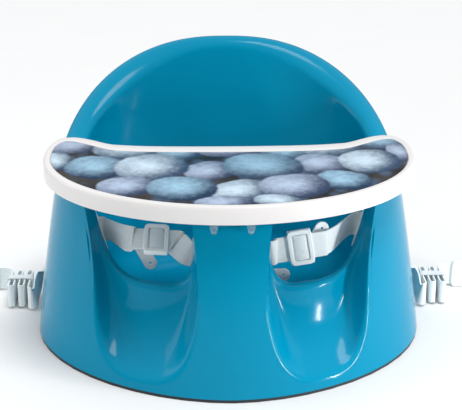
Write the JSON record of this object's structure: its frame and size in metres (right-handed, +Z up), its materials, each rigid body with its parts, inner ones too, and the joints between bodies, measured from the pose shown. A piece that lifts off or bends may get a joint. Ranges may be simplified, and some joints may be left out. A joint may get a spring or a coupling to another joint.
{
  "type": "chair booster seat",
  "caption": "Moulded booster seat for a dining chair: low backrest, two leg gutters, front pommel, lift-off tray on a peg, lap harness and chair straps.",
  "frame": {"origin": "middle of the base on the floor it stands on", "axes": "+Z up, -Y towards the front of the seat, +X towards the right-hand side of the picture"},
  "size_m": [0.574, 0.3502, 0.2747],
  "materials": {
    "blue_shell": "glossy moulded polypropylene",
    "dark_grip": "matt grip rubber",
    "white_tray": "glossy moulded plastic",
    "print_sheet": "satin printed sheet",
    "clear_plastic": "clear moulded plastic",
    "pale_fitting": "satin moulded acetal",
    "white_webbing": "ribbed woven webbing",
    "steel": "plated steel",
    "grey_button": "satin moulded plastic",
    "keeper_band": "knitted elastic"
  },
  "bodies": {
    "seat": {"seat_shell": "blue_shell", "base_ring": "dark_grip", "strap_plate_left": "pale_fitting", "strap_plate_right": "pale_fitting", "strap_plate_crotch": "pale_fitting", "lap_anchor_left": "pale_fitting", "lap_anchor_right": "pale_fitting", "crotch_anchor": "pale_fitting", "buckle_body": "pale_fitting", "tongue_left": "pale_fitting", "tongue_right": "pale_fitting", "chair_buckle_prong": "pale_fitting", "chair_buckle_socket": "pale_fitting", "lap_strap_left": "white_webbing", "lap_strap_right": "white_webbing", "crotch_strap": "white_webbing", "chair_strap_left": "white_webbing", "chair_strap_right": "white_webbing", "crotch_screw_left": "steel", "crotch_screw_right": "steel", "lap_screw_left_lower": "steel", "lap_screw_left_upper": "steel", "lap_screw_right_lower": "steel", "lap_screw_right_upper": "steel", "keeper_left": "keeper_band", "keeper_right": "keeper_band"},
    "tray": {"tray_top": "white_tray", "print_insert": "print_sheet", "tray_peg": "white_tray", "peg_screw_left": "steel", "peg_screw_right": "steel", "latch_housing": "white_tray", "tab_pin_left": "steel", "tab_pin_right": "steel", "housing_screw_left": "steel", "housing_screw_right": "steel"},
    "release_tab_left": {"release_tab_left": "clear_plastic"},
    "release_tab_right": {"release_tab_right": "clear_plastic"},
    "slider_left": {"slider_left": "pale_fitting"},
    "slider_right": {"slider_right": "pale_fitting"},
    "buckle_button": {"buckle_button": "grey_button"}
  },
  "joints": [
    {"name": "tray_lift", "type": "slide", "parent": "seat", "child": "tray", "axis": [0, -0.0993, 0.9951], "range_m": [0, 0.06]},
    {"name": "release_tab_left_swing", "type": "hinge", "parent": "tray", "child": "release_tab_left", "pos_m": [-0.0168, -0.15151, 0.17689], "axis": [-1, 0, 0], "range_deg": [0, 11], "stiffness_Nm_per_rad": 0.02, "springref_deg": -5.73},
    {"name": "release_tab_right_swing", "type": "hinge", "parent": "tray", "child": "release_tab_right", "pos_m": [0.0168, -0.15151, 0.17689], "axis": [-1, 0, 0], "range_deg": [0, 11], "stiffness_Nm_per_rad": 0.02, "springref_deg": -5.73},
    {"name": "slider_left_shift", "type": "slide", "parent": "seat", "child": "slider_left", "axis": [0.9982, 0, -0.0593], "range_m": [-0.004, 0.002]},
    {"name": "slider_right_shift", "type": "slide", "parent": "seat", "child": "slider_right", "axis": [0.9877, 0, 0.1566], "range_m": [-0.008, 0.006]},
    {"name": "buckle_button_press", "type": "slide", "parent": "seat", "child": "buckle_button", "axis": [0, 1, 0], "range_m": [0, 0.0025], "stiffness_N_per_m": 400, "springref_m": -0.002}
  ]
}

———

■ Work to be completed
Which lines above hold the word "materials"? Copy each of them.

■ Response for this exercise
Write the JSON record of this object's structure: its frame and size in metres (right-handed, +Z up), its materials, each rigid body with its parts, inner ones too, and the joints between bodies, measured from the pose shown. A piece that lifts off or bends may get a joint. Ranges may be simplified, and some joints may be left out. A joint may get a spring or a coupling to another joint.
  "materials": {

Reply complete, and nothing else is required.